Yoga as a codified practice originates in ancient India — the earliest systematic descriptions appear in the Yoga Sutras of Patanjali, written somewhere around 400 CE, though the philosophical roots go back further into the Vedic and Upanishadic traditions, potentially thousands of years before that. The practitioners and teachers in those traditions — the rishis, the sadhus, the early yogis — were almost exclusively men. For most of yoga's recorded history, it was a discipline practised by men, taught by men, and in many lineages, initially restricted to men.
The version of yoga that reached the West in the 20th century was filtered through a particular cultural moment — fitness culture, studio culture, marketing — and that's where the associations got baked in. It has almost nothing to do with where the practice actually came from.
I'm not making a point about gender being irrelevant to culture. I'm making a much simpler point: if you've written off yoga because of how it looks in the context you've seen it — whether you're a man who thinks it's not for you, or someone who finds it odd when a man does it — you've been sold a story that's about a hundred years old and sitting on top of a tradition that's several thousand years old. The maths doesn't hold.
For me, it's one of the most effective tools I have for nervous system regulation. That's the only category that matters.
What I actually do with breathwork — and where the idea came from
Somewhere in a podcast — I think the guest was a competitive free-diver — I heard a simple idea: inhale as many times as you can before breathing out. Stack the inhales. Keep filling until there's nowhere left to go. Then release slowly.

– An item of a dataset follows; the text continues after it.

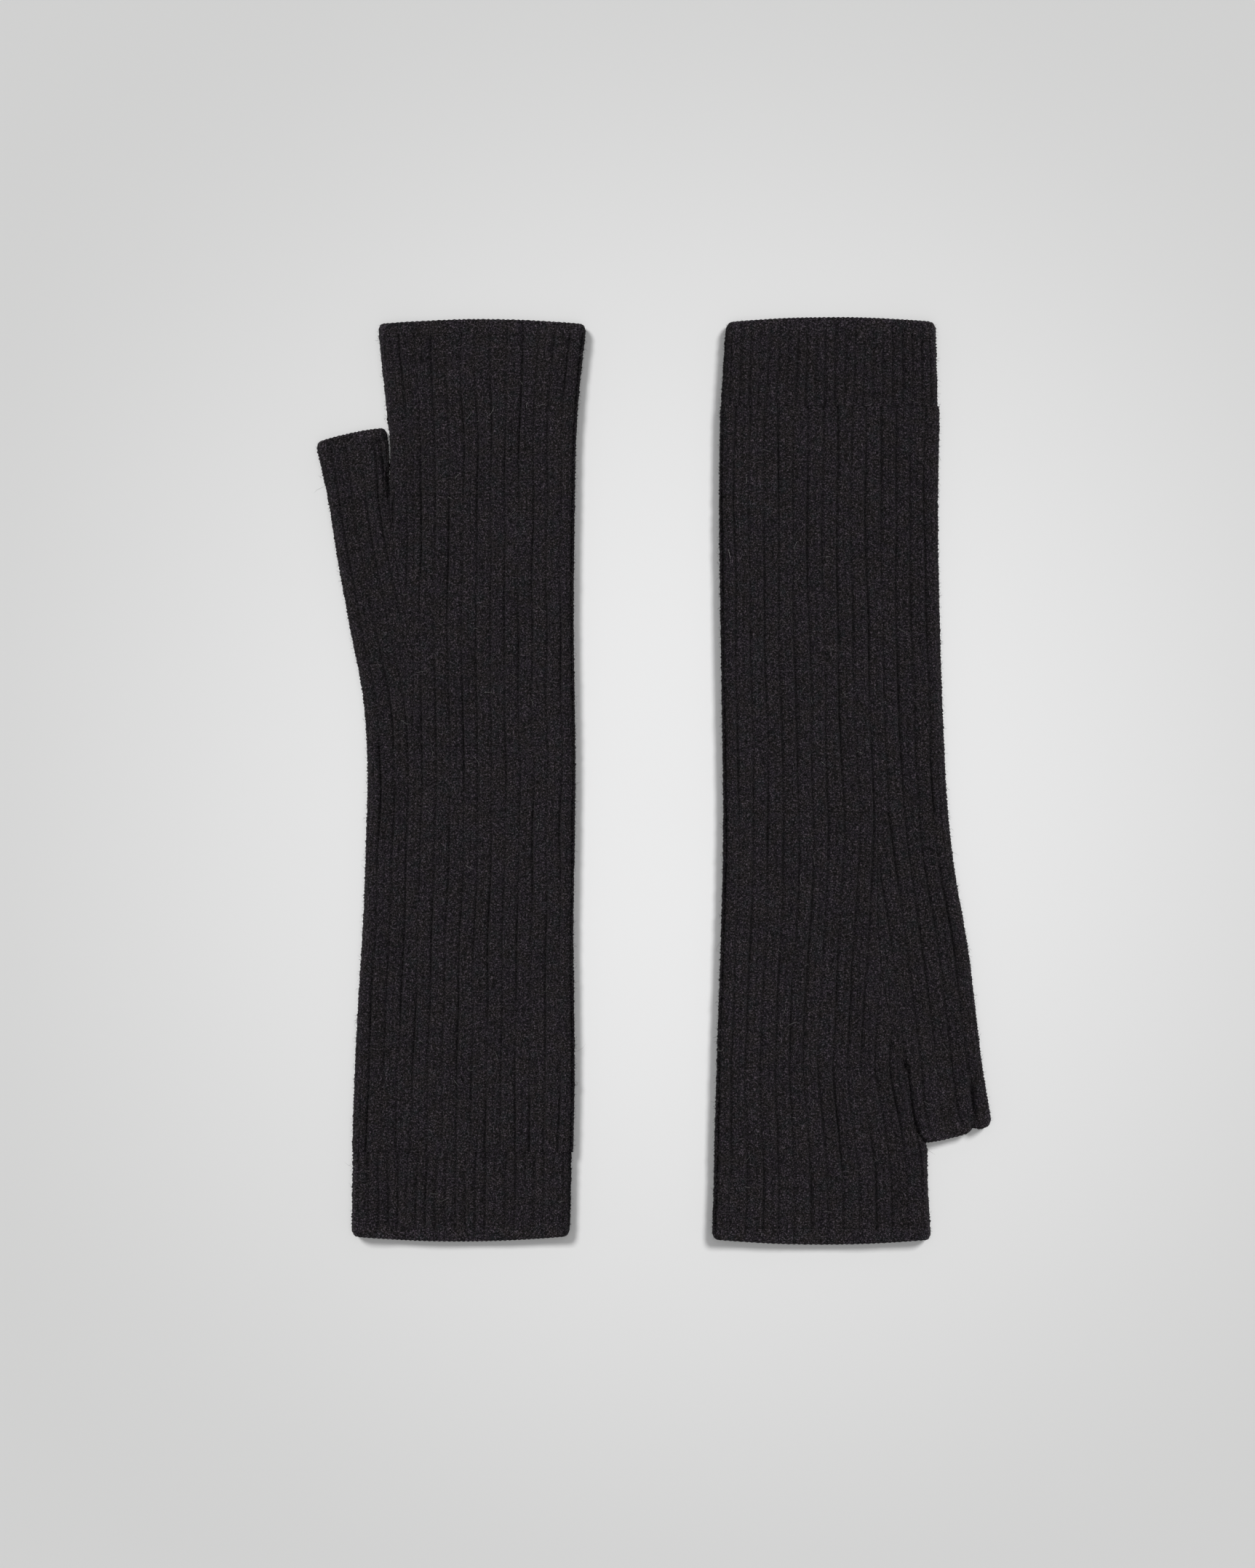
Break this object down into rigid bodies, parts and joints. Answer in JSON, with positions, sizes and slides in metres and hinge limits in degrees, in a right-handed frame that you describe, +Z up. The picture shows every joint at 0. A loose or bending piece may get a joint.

I don't know if there's a formal name for exactly this. It overlaps loosely with techniques studied in the context of diaphragmatic training and breath-hold capacity. What I do know is that the first time I tried it, I was surprised how much space was still there after what I thought was a full breath.
I do this four times after yoga. The effect is specific: it's not relaxing in a soft way, it's clarifying. The nervous system shifts. Whatever was still chattering at the surface starts to settle. It works as a transition precisely because it's slightly active — you're doing something — and then you're not.
What meditation actually feels like — not what I thought
I avoided meditation for years because I believed it meant arriving at blankness. No thoughts. A kind of mental void. That sounded both impossible and, honestly, a bit dull.
That's not what it is.
What I've found — and this tracks with how practitioners like Sam Harris describe the practice — is that the state you're moving toward is not the absence of thoughts but a loosening of your grip on them. Thoughts still arise. They just stop snagging. They flow through and get blurry at the edges, and then something else starts happening: the boundary between light sleep and waking becomes porous.
There's a specific quality to this state. Thoughts start converting into images. You're not quite dreaming, not quite thinking. It's closer to hypnagogia — the transitional zone the brain passes through on the way to sleep, where cognition starts to visualise rather than verbalise. Research on this state is limited but genuinely interesting; some sleep scientists have noted its association with creative ideation and reduced default-mode-network activity, which is the brain's self-referential chatter.
I found a small thing that helps me get there: I keep my eyes almost closed, just the thinnest sliver, and let the iris catch the light in the room. That reflection becomes something to rest attention on without holding it. It's not a technique I read anywhere. I just noticed it worked.
Meditation isn't the absence of thoughts — it's the point where thoughts get too blurry to follow.
I wrote a bit more about the broader longevity angle — sleep, stress, nervous system recovery — in my piece on health foundations after burnout. This practice sits in the middle of all of that.
What I'd actually do
- Start with the yoga — not the meditation. If you try to sit still without moving first, you're fighting your body's stored tension. Even 10 minutes of gentle movement changes what's available to you afterward.
- Try the stacked inhale before you sit. Inhale, inhale again, keep going until you genuinely can't. Then breathe out slow. Four rounds. See what that does to your baseline before you start.
- Drop the idea that meditation means no thoughts. The more useful frame: you're practising noticing when you've followed a thought too far, and returning. That's the whole thing. Every return counts.
- Pick a time you'll actually protect. Sunday evening works for me because the week is done and the next one hasn't started. The specific time matters less than the fact that it's yours.
- Don't optimise the yoga. Have a loose structure, then listen. The moment it becomes a checklist, it stops doing the thing you need it to do.
- Ignore the noise around yoga. It's a 3,000-year-old practice built largely by and for men. The associations most people carry — from either direction — are products of the last few decades, not the history of the thing.
The best thing I've built since burnout isn't a habit tracker or a supplement stack. It's 50 minutes on a Sunday evening that I refuse to negotiate away.